Bayrakceken A., Smirnova A., Kitkamthorn U., Aindow M., Turker L., Eroglu I. , ...More

JOURNAL OF POWER SOURCES, vol.179, no.2, pp.532-540, 2008 (Journal Indexed in SCI) identifier identifier

  • Publication Type: Article / Article
  • Volume: 179 Issue: 2
  • Publication Date: 2008
  • Doi Number: 10.1016/j.jpowsour.2007.12.086
  • Title of Journal : JOURNAL OF POWER SOURCES
  • Page Numbers: pp.532-540
  • Keywords: supercritical carbon dioxide deposition, electrocatalyst, carbon, polymer electrolyte membrane fuel cell, platinum, PLATINUM-BASED ELECTROCATALYSTS, OXYGEN REDUCTION REACTION, SUPPORTED CATALYSTS, CARBON NANOTUBES, ELECTROCHEMICAL REDUCTION, AEROGEL NANOCOMPOSITES, NANOPARTICLES, PERFORMANCE, METHANOL, CATHODE

Abstract

Pt-based electrocatalysts were prepared on different carbon supports which are multiwall carbon nanotubes (MWCNTs), Vulcan XC 72R (VXR) and black pearl 2000 (BP2000) using a supercritical carbon dioxide (ScCO2) deposition technique. These catalysts were characterized by using X-ray diffraction (XRD), high-resolution transmission electron microscopy (HRTEM) and cyclic voltammetry (CV).
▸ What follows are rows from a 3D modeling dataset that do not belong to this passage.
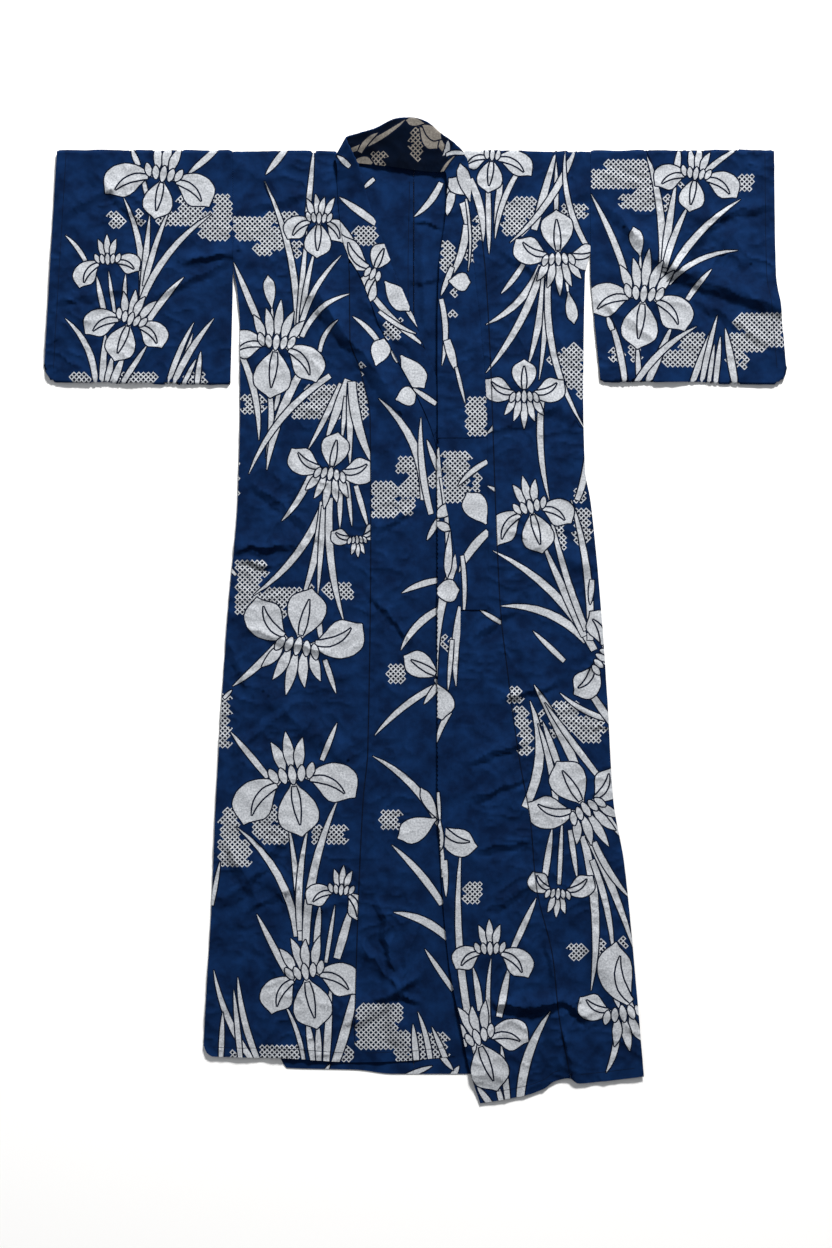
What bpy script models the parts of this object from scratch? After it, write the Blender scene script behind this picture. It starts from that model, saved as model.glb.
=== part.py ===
"""Cotton yukata robe laid flat, front side up.

Metres. +X is to the viewer's right, +Y towards the collar, +Z up from the table.
Right and left are the wearer's own, so the wearer's right side lies at -X.
The origin is under the middle of the garment, on the table.
"""
import math
from collections import namedtuple

import bmesh
import bpy
from mathutils import Vector

# Cloth and how it is stacked
CLOTH = 0.0012
SEAM_GAP = 0.0003
PITCH = CLOTH + SEAM_GAP
BAND = 0.0010
SLEEVE_AIR = 0.0010
SHOULDER_AIR = 0.0022
SHOULDER_PUFF_REACH = 0.070
COLLAR_REACH = 0.140
COLLAR_CLEARANCE = 0.050

# Driving sizes, as measured on the laid garment
SHOULDER_Y = 0.780
CENTRE_SEAM_X = -0.003
NECK_RIGHT_X = -0.133
NECK_LEFT_X = 0.083
SLEEVE_CORNER = 0.026
SLEEVE_FOOT_LEVEL = 0.398
FLAP_LEFT_OF_X = 0.137
FLAP_SETTLES_X = 0.200
BACK_HEM_Y = -0.785
HANG_OVER = 0.026
COVERED_FROM_X = -0.020
COVERED_OVER = 0.040
RIGHT_SEAM_START = 0.004
LEFT_SEAM_START = 0.002
NARROWEST_STRIP = 0.003

# Mesh steps
LENGTH_STEPS = 60
BACK_STEPS = 6
RIGHT_FRONT_COLUMNS = 10
LEFT_FRONT_COLUMNS = 9
OVERLAP_COLUMNS = 9
STRIP_COLUMNS = 3
SLEEVE_COLUMNS = 15
SLEEVE_ROWS = 18
FOLD_STEPS = 4
EDGE_ROUNDS = 6
BAND_ROWS_BETWEEN = 3
BAND_COLUMNS = 4

Place = namedtuple("Place", "y x")
Hem = namedtuple("Hem", "x y")
Section = namedtuple("Section", "seam_x seam_y free_x free_y seam_z free_z")
Fold = namedtuple("Fold", "x0 y0 x1 y1 reach height")
Run = namedtuple("Run", "seam_y free_x free_y free_rise")

# Edges of the body, from the shoulder down to the hem
RIGHT_SIDE = [Place(0.780, -0.310), Place(0.590, -0.310), Place(0.547, -0.303), Place(0.479, -0.298),
              Place(0.360, -0.298), Place(0.190, -0.302), Place(0.020, -0.317), Place(-0.150, -0.329),
              Place(-0.320, -0.339), Place(-0.490, -0.346), Place(-0.660, -0.356), Place(-0.738, -0.360)]
LEFT_SIDE = [Place(0.780, 0.297), Place(0.615, 0.297), Place(0.573, 0.288), Place(0.360, 0.285),
             Place(0.241, 0.288), Place(0.190, 0.297), Place(0.020, 0.314), Place(-0.150, 0.326),
             Place(-0.320, 0.336), Place(-0.423, 0.354), Place(-0.636, 0.375), Place(-0.789, 0.388)]

# Inner edges of the two fronts: neckline first, then the seam to the overlap panel
RIGHT_FRONT_EDGE = [Place(0.780, -0.134), Place(0.706, -0.132), Place(0.629, -0.123), Place(0.598, -0.113),
                    Place(0.462, -0.111), Place(0.411, -0.094), Place(0.325, -0.077), Place(0.139, -0.076),
                    Place(-0.235, -0.081), Place(-0.320, -0.089), Place(-0.547, -0.099), Place(-0.765, -0.105)]
LEFT_FRONT_EDGE = [Place(0.780, 0.083), Place(0.706, 0.090), Place(0.666, 0.108), Place(0.530, 0.122),
                   Place(0.007, 0.144), Place(-0.099, 0.156), Place(-0.248, 0.176), Place(-0.354, 0.195),
                   Place(-0.464, 0.205), Place(-0.592, 0.234), Place(-0.675, 0.242), Place(-0.795, 0.264)]

# Front edges of the overlap panels: collar seam first, then the free edge or fold
RIGHT_OVERLAP_EDGE = [Place(0.598, -0.111), Place(0.568, -0.093), Place(0.524, -0.076), Place(0.496, -0.065),
                      Place(0.275, 0.036), Place(0.007, 0.062), Place(-0.405, 0.062), Place(-0.762, 0.067)]
LEFT_OVERLAP_EDGE = [Place(0.666, 0.066), Place(0.588, 0.042), Place(0.479, 0.037), Place(-0.320, 0.037),
                     Place(-0.422, 0.043), Place(-0.495, 0.047), Place(-0.597, 0.057), Place(-0.697, 0.076),
                     Place(-0.782, 0.093), Place(-0.835, 0.110)]
TURNED_STRIP_EDGE = [Place(0.300, 0.038), Place(0.212, 0.0465), Place(0.092, 0.0685), Place(0.005, 0.0765),
                     Place(-0.150, 0.071), Place(-0.320, 0.055), Place(-0.456, 0.046)]
STRIP_TOP_Y = 0.292
STRIP_BOTTOM_Y = -0.450

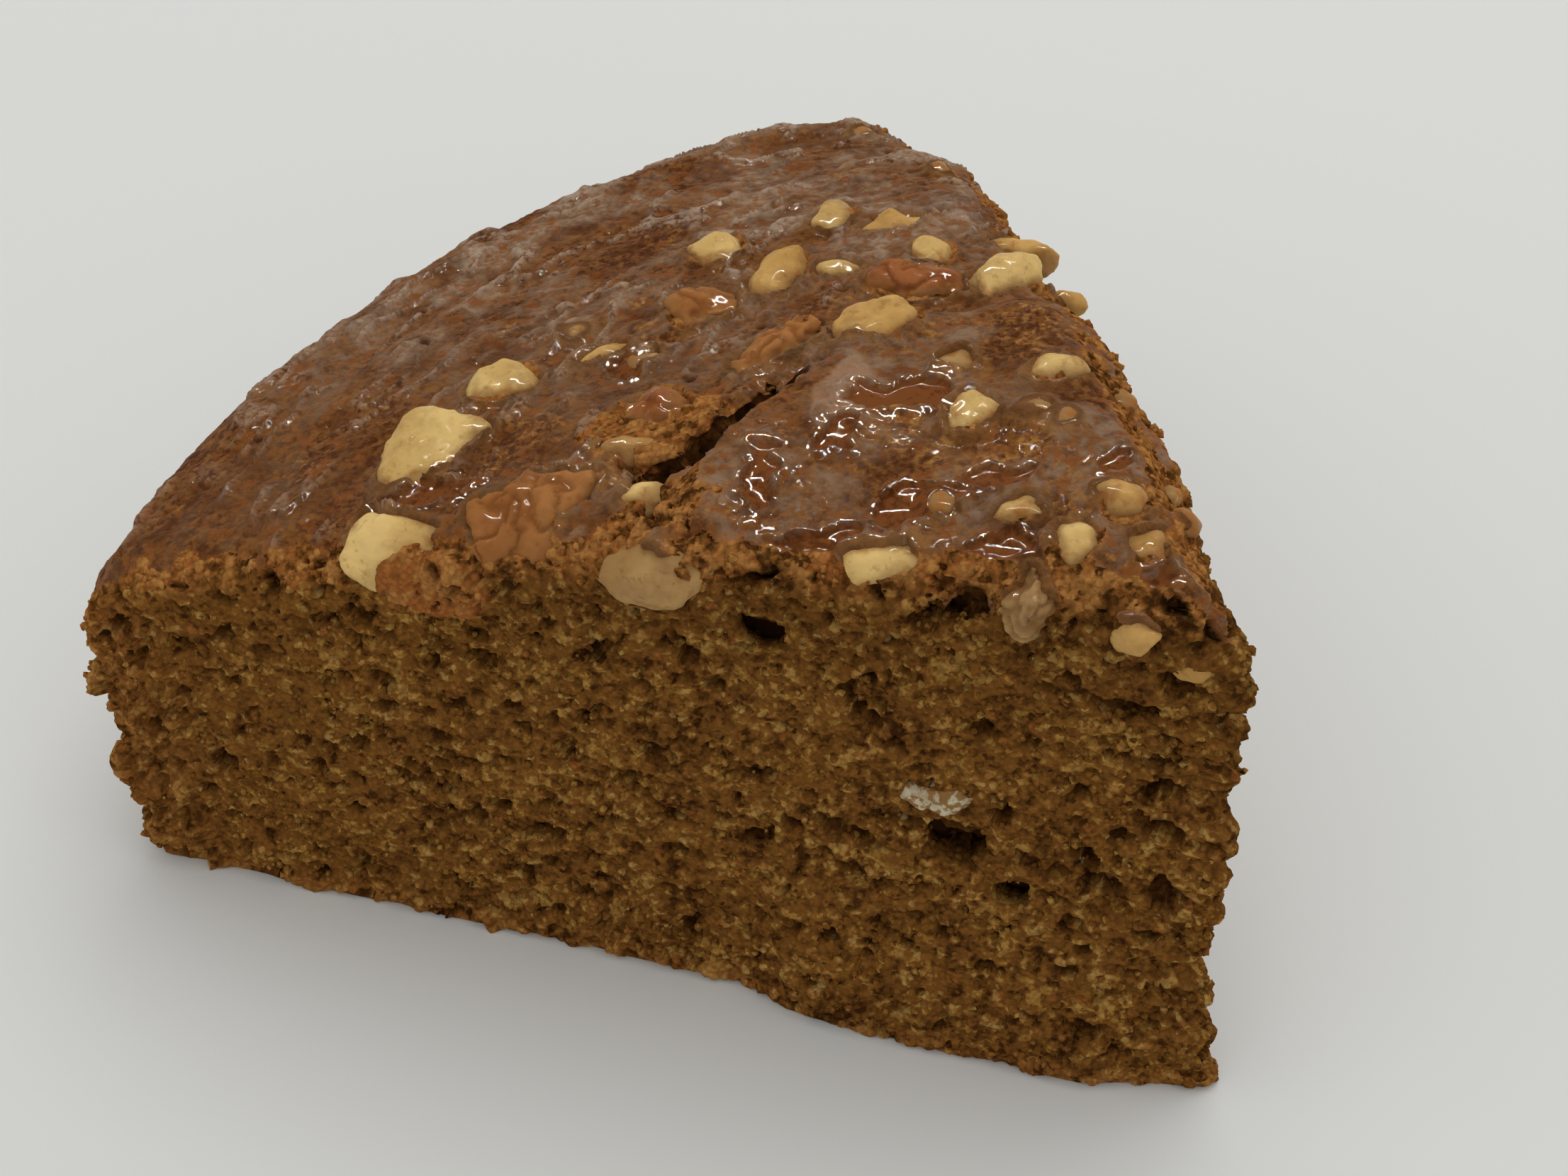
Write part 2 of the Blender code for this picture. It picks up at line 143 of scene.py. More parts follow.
class Field:
    """A value in a node tree. It takes + - * / like a number, and its methods add nodes that read it."""

    def __init__(self, wiring, socket):
        self.wiring = wiring
        self.socket = socket

    def math(self, operation, other=0.0):
        return self.wiring.field("ShaderNodeMath", {0: self, 1: other}, operation=operation)

    def __add__(self, other):
        return self.math("ADD", other)

    def __sub__(self, other):
        return self.math("SUBTRACT", other)

    def __rsub__(self, other):
        return self.wiring.field("ShaderNodeMath", {0: other, 1: self}, operation="SUBTRACT")

    def __mul__(self, other):
        return self.math("MULTIPLY", other)

    def __truediv__(self, other):
        return self.math("DIVIDE", other)

    def __abs__(self):
        return self.math("ABSOLUTE")

    __radd__ = __add__
    __rmul__ = __mul__

    def biggest(self, other):
        return self.math("MAXIMUM", other)

    def smallest(self, other):
        return self.math("MINIMUM", other)

    def vector(self, operation, other=(0.0, 0.0, 0.0), out="Vector"):
        return self.wiring.field("ShaderNodeVectorMath", {0: self, 1: other}, out, operation=operation)

    def dot(self, direction):
        return self.vector("DOT_PRODUCT", direction, "Value")

    def scaled(self, factor):
        """This vector times a number."""
        return self.wiring.field("ShaderNodeVectorMath", {0: self, "Scale": factor}, operation="SCALE")

    def along(self, direction):
        """A fixed vector times this number."""
        return self.wiring.field("ShaderNodeVectorMath", {0: direction, "Scale": self}, operation="SCALE")

    def parts(self):
        made = self.wiring.node("ShaderNodeSeparateXYZ", {0: self})
        return [Field(self.wiring, socket) for socket in made.outputs]

    def ramp(self, low, high, start=0.0, end=1.0, kind="SMOOTHSTEP"):
        """start where the value is low, end where it is high, and a soft change between them."""
        inputs = {"Value": self, "From Min": low, "From Max": high, "To Min": start, "To Max": end}
        return self.wiring.field("ShaderNodeMapRange", inputs, interpolation_type=kind)

    def between(self, first, second):
        """A blend of two colours: the first where the value is 0 and the second where it is 1."""
        inputs = {"Factor": self, "A": first, "B": second}
        return self.wiring.field("ShaderNodeMix", inputs, "Result", data_type="RGBA")

    def noise(self, size, detail=2.0, roughness=0.5, out="Fac"):
        """Cloudy noise at this place, between 0 and 1. Its lumps have about this size in metres."""
        inputs = {"Vector": self, "Scale": 1 / size, "Detail": detail, "Roughness": roughness}
        return self.wiring.field("ShaderNodeTexNoise", inputs, out)

    def cells(self, size, out="Distance"):
        """Cells of about this size in metres: the distance to a cell's middle, or its own random colour."""
        return self.wiring.field("ShaderNodeTexVoronoi", {"Vector": self, "Scale": 1 / size}, out)

    def spots(self, size, share, rim, core):
        """1 in the middle of a share of the cells, and 0 outside them."""
        chosen = self.cells(size, "Color").parts()[1].ramp(share + 0.02, share)
        return self.cells(size).ramp(rim, core) * chosen

    def swirled(self, size, reach):
        """This place, moved about by a noise, so that a pattern on it has no straight edges."""
        about = self.noise(size, 1.0, out="Color").vector("SUBTRACT", (0.5, 0.5, 0.5))
        return self.vector("ADD", about.scaled(reach))


class Wiring:
    """Adds nodes to a tree."""

    def __init__(self, tree):
        self.tree = tree

    def feed(self, socket, value):
        if isinstance(value, Field):
            self.tree.links.new(value.socket, socket)
        else:
            socket.default_value = value

    def node(self, kind, inputs=None, **settings):
        made = self.tree.nodes.new(kind)
        for name, value in settings.items():
            setattr(made, name, value)
        for name, value in (inputs or {}).items():
            self.feed(pick(made.inputs, name), value)
        return made

    def field(self, kind, inputs=None, out=0, **settings):
        """What a new node gives, to be fed to the next one."""
        return Field(self, pick(self.node(kind, inputs, **settings).outputs, out))


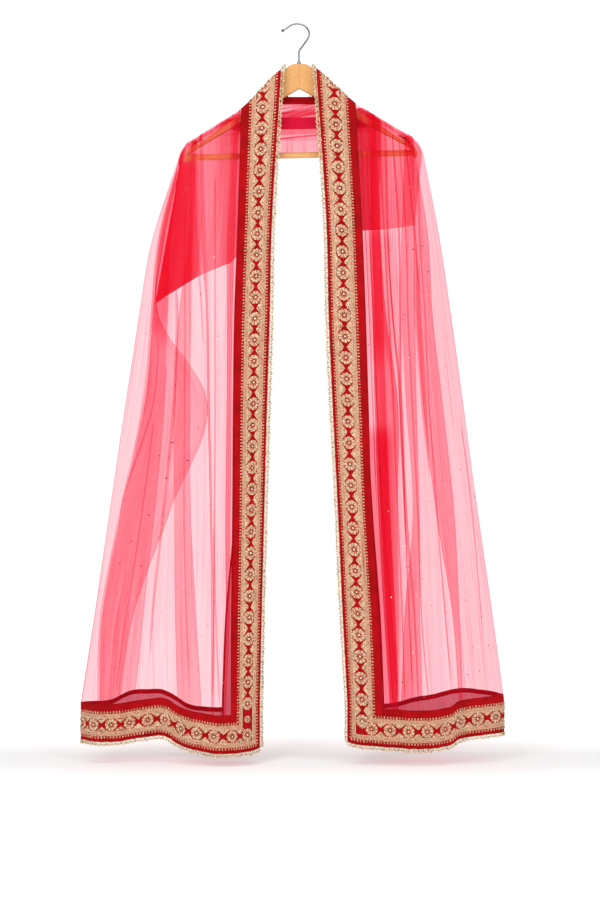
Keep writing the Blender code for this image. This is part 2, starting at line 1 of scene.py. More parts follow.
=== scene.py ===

XRD and HRTEM results demonstrated that the ScCO2 deposition technique enables a high surface area metal phase to be deposited, with the size of the Pt particles ranging from 1 to 2 nm. The electrochemical surface areas (ESAs) of the prepared electrocatalysts were compared to the surface areas of commercial ETEK Pt/C (10 wt% Pt) and Tanaka Pt/C (46.5 wt% Pt) catalysts. The CV data indicate that the ESAs of the prepared Pt/VXR and Pt/MWCNT catalysts are about three times larger than that of the commercial ETEK catalyst for similar (10 wt% Pt) loadings. Oxygen reduction activity was investigated by hydrodynamic voltammetry. From the slope of Koutecky-Levich plots, the average number of electrons transferred in the oxygen reduction reaction (ORR) was 3.5, 3.6 and 3.7 for Pt/BP2000, Pt/VXR and Pt/MWCNT, correspondingly, which indicated almost complete reduction of oxygen to water. (C) 2008 Published by Elsevier B.V.